Data:
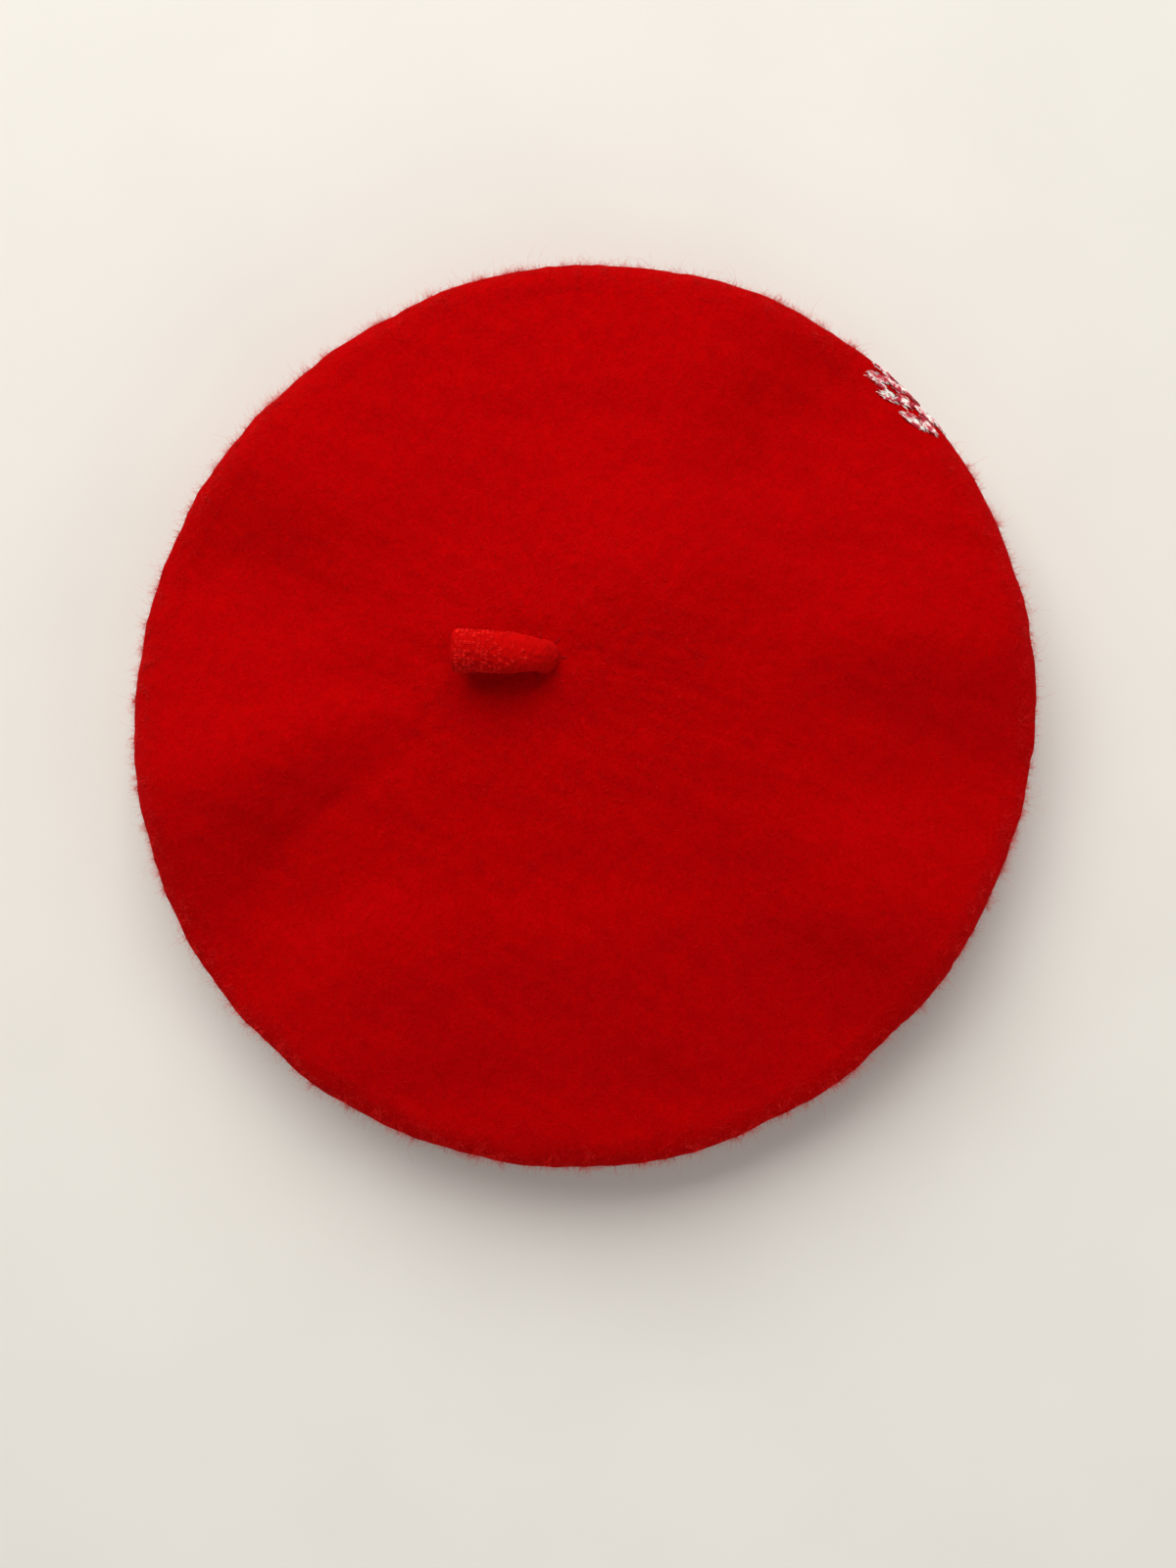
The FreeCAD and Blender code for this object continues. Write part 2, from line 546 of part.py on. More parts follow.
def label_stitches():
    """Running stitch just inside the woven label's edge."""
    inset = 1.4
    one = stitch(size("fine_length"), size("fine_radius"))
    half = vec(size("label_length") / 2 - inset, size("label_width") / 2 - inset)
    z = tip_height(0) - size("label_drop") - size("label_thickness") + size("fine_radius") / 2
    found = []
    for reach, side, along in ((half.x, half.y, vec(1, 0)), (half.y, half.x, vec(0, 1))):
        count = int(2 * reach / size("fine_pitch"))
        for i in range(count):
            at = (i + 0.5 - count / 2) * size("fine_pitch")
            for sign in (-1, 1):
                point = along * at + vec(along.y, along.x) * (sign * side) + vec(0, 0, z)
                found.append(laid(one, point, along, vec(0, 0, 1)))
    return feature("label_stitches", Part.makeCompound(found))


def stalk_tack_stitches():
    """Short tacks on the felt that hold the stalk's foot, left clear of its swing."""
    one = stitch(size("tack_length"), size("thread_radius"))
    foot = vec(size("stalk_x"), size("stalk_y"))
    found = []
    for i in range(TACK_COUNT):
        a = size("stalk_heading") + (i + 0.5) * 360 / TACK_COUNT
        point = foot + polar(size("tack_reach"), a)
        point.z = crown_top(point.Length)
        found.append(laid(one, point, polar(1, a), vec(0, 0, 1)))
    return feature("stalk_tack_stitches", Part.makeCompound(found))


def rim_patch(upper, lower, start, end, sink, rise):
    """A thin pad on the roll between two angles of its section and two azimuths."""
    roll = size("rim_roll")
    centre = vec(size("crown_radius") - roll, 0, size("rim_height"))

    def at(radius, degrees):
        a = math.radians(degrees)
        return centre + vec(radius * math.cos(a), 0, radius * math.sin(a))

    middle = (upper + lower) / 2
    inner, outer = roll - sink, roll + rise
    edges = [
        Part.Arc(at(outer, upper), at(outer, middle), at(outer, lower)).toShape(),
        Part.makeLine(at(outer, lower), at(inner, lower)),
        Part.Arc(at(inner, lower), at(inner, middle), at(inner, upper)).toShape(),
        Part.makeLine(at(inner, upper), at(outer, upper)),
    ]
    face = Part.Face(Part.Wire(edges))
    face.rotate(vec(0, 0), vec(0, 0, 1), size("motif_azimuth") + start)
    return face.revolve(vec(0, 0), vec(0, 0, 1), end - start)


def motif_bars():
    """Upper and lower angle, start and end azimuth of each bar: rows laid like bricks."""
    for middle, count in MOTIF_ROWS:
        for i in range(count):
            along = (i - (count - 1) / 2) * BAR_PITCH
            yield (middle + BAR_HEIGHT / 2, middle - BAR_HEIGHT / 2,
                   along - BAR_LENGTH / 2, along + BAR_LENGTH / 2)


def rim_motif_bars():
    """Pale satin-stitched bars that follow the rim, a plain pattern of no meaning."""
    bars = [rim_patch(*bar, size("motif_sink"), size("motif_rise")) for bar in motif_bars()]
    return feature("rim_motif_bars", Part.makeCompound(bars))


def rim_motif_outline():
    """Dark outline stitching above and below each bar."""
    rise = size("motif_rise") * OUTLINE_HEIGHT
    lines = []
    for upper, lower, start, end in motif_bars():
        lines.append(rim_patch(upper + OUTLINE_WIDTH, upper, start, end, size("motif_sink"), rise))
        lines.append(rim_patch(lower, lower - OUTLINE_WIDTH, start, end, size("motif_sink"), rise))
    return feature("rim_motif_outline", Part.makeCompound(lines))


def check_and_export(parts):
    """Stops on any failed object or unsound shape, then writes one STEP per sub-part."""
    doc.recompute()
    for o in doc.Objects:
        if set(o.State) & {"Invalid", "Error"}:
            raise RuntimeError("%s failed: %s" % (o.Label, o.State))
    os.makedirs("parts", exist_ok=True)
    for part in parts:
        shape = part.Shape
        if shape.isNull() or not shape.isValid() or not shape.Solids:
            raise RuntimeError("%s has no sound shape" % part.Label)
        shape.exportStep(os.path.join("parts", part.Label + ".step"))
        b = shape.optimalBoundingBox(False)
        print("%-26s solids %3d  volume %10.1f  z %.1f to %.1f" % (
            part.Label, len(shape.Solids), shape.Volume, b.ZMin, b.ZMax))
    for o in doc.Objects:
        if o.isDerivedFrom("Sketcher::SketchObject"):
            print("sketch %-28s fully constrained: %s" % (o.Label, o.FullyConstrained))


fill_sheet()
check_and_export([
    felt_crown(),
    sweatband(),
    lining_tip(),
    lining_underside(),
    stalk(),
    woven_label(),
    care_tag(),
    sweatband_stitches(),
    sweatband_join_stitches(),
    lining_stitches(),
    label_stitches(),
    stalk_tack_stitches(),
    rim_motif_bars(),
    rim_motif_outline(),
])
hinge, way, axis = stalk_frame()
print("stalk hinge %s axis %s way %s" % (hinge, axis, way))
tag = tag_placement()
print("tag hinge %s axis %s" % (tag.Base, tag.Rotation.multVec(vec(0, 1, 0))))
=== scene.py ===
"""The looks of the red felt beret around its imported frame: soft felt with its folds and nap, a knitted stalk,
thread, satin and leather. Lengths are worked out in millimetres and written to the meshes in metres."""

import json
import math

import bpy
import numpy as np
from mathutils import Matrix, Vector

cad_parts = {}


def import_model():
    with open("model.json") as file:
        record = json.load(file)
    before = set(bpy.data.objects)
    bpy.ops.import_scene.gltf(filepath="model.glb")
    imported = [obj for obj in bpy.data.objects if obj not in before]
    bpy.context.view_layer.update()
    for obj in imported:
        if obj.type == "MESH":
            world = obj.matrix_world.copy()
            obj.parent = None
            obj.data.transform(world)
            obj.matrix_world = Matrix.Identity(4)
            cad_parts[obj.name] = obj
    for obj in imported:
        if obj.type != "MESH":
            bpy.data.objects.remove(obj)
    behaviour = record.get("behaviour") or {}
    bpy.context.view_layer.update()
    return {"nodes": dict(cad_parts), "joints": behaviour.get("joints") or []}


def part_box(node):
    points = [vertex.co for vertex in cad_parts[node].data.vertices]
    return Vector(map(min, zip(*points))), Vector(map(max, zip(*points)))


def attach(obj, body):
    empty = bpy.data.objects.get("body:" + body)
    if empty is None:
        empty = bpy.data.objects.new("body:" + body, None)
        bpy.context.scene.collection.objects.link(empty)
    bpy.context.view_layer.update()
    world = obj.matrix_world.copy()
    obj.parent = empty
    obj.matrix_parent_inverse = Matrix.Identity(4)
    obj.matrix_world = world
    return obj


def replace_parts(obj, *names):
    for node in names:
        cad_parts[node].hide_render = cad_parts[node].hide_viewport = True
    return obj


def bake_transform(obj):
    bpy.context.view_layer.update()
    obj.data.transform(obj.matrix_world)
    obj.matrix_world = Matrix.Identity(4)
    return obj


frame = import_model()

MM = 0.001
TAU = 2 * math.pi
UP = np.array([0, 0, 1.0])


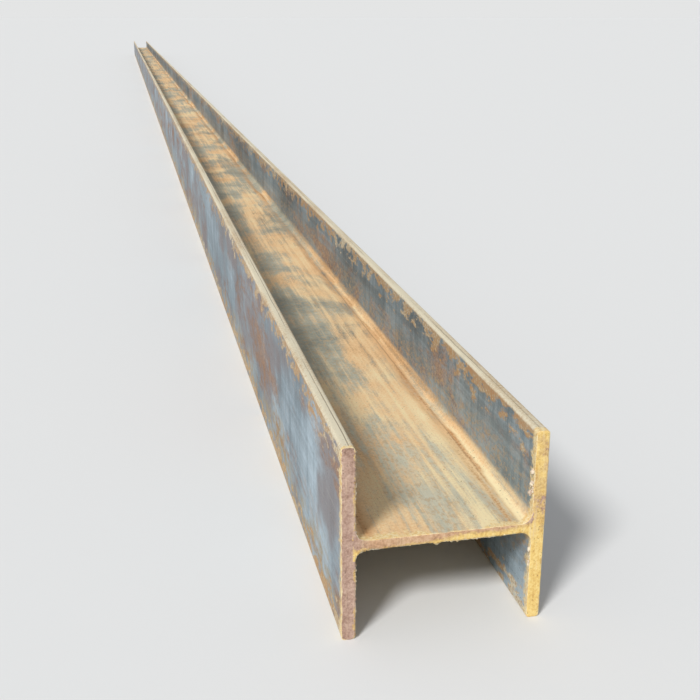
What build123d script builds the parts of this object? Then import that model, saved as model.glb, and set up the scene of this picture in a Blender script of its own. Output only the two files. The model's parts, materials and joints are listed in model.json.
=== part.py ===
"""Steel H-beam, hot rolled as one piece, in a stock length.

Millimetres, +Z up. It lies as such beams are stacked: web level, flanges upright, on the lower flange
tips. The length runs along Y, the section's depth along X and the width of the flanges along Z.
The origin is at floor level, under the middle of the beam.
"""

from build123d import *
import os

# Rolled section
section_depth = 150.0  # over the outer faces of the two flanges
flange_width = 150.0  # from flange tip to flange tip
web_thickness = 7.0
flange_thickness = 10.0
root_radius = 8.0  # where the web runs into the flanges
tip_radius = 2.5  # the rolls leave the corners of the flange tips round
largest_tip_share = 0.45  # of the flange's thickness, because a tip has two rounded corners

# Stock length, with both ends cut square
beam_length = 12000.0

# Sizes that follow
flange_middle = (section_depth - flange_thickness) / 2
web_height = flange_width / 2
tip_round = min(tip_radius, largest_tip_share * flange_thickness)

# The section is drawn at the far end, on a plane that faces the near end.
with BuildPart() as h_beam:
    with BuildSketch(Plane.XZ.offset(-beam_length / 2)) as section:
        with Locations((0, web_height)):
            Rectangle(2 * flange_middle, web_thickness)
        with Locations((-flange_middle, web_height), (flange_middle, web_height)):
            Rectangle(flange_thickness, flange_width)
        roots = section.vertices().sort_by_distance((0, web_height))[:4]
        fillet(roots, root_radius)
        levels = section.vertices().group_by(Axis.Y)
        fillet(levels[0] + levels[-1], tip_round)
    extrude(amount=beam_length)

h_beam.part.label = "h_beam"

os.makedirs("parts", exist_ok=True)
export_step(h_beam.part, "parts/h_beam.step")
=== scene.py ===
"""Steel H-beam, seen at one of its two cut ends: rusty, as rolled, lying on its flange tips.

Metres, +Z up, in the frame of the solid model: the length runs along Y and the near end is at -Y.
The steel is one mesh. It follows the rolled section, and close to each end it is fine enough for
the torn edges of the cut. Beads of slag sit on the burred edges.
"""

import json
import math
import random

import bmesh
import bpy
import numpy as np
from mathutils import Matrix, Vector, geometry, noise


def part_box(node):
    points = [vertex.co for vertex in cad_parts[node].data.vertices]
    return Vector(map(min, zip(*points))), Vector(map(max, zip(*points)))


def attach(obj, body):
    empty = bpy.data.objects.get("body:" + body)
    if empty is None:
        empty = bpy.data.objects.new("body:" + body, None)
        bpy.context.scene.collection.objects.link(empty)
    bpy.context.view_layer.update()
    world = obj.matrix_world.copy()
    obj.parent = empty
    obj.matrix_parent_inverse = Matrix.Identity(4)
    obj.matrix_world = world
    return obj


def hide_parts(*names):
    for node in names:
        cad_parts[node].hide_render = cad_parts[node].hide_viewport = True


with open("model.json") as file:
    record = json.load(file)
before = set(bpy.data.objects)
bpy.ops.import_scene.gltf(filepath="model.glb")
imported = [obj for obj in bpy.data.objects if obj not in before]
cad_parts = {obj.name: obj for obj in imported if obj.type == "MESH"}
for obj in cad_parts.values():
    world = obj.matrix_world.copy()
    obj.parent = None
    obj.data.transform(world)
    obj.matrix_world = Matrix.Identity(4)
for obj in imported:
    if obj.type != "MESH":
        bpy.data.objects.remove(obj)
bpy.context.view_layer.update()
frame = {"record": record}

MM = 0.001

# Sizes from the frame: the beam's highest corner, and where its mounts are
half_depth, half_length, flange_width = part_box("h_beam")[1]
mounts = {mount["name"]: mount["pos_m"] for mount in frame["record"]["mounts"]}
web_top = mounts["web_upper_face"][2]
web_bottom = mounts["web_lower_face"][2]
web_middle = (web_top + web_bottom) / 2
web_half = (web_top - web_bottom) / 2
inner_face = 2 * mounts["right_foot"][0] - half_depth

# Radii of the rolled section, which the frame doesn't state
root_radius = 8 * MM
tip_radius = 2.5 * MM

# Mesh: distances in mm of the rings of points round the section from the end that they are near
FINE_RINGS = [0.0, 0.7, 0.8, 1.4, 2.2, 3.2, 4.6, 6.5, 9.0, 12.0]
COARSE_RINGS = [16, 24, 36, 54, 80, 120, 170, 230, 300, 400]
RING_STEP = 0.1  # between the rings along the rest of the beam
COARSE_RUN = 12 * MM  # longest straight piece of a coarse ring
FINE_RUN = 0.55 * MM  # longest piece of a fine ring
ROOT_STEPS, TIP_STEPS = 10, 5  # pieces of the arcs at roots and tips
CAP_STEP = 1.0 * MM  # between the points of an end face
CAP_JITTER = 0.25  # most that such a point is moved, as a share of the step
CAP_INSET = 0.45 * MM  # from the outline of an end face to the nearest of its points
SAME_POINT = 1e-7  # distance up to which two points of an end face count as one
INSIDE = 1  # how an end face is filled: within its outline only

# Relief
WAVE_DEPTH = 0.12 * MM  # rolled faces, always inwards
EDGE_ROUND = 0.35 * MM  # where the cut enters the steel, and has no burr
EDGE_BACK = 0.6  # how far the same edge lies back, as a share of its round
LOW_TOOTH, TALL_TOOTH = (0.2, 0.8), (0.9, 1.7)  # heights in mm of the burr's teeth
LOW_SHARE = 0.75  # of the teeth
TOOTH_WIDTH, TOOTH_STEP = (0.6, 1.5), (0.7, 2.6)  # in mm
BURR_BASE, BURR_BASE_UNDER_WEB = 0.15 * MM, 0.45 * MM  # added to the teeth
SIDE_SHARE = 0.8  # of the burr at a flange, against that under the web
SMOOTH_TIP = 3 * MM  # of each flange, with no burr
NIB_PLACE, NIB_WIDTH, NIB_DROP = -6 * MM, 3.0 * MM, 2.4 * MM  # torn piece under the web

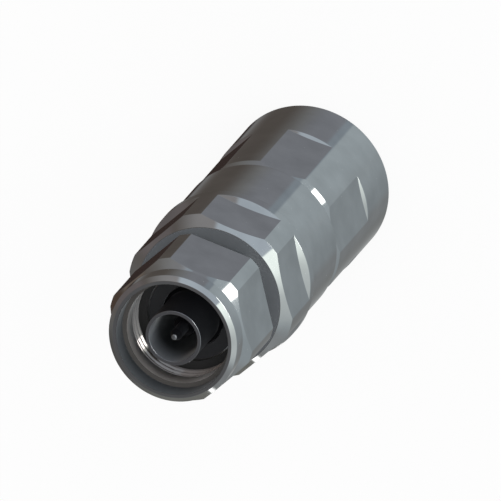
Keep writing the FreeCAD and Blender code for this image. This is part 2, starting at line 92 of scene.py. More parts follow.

Aim: Extract, word for word, the line containing "What build123d script", the line containing "a stock length.", and every line between them.

Exercise solution:
What build123d script builds the parts of this object? Then import that model, saved as model.glb, and set up the scene of this picture in a Blender script of its own. Output only the two files. The model's parts, materials and joints are listed in model.json.
=== part.py ===
"""Steel H-beam, hot rolled as one piece, in a stock length.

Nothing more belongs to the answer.